The commission will ensure that those affected by an inquiry report will have a reasonable time to consider a draft report and make representations about it. That is a guarantee from the commission. I am interested in the case that the noble Lord, Lord Swinfen, has raised. It is entirely reasonable that the time limits for a response are clear and that those affected are given ample opportunity to make their views known to the commission in the way in which it prepares its inquiry reports. I am assured that the commission is determined to provide reasonable time for proper representations to be made. For all those reasons, I cannot accept the noble Lord's amendment today, as I have been unable to accept it on other occasions.

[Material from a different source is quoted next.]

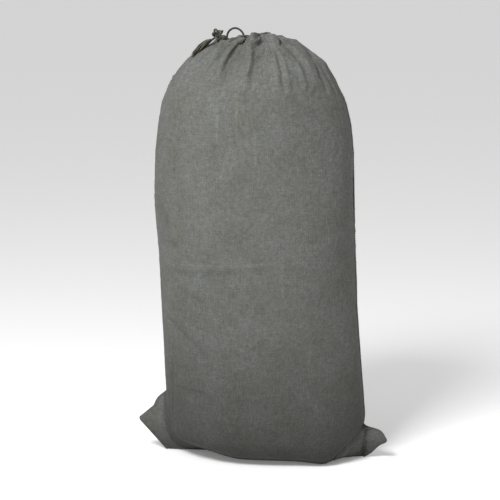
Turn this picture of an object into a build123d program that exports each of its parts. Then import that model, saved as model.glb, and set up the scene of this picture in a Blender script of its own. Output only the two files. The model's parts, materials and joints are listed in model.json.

Lord Swinfen: My Lords, I note what the Minister says. I hope that, when ensuring that sufficient time is given for trustees and those working for charities to respond to a draft report, account will be taken of the time of year. At the time of year that the report was sent to that small charity, those who were actually running itthe trusteesmight have been away on holiday, which is not unreasonable in July, as a lot of people go on holiday in July, including some Members of the House. When most people go on holiday, they go for at least a fortnight. If that five or six days fell within that fortnight there would be no earthly chance, with the letter in the charity's office and those running the charity in the Mediterranean, of anyone having an opportunity to read it, let alone comment on it.
The Charity Commission should make certain that ample time is given to consider reports. I will read carefully what the Minister said, but I maintain my right to come back on the matter at Third Reading if I feel it necessary. In the mean time, I beg leave to withdraw the amendment.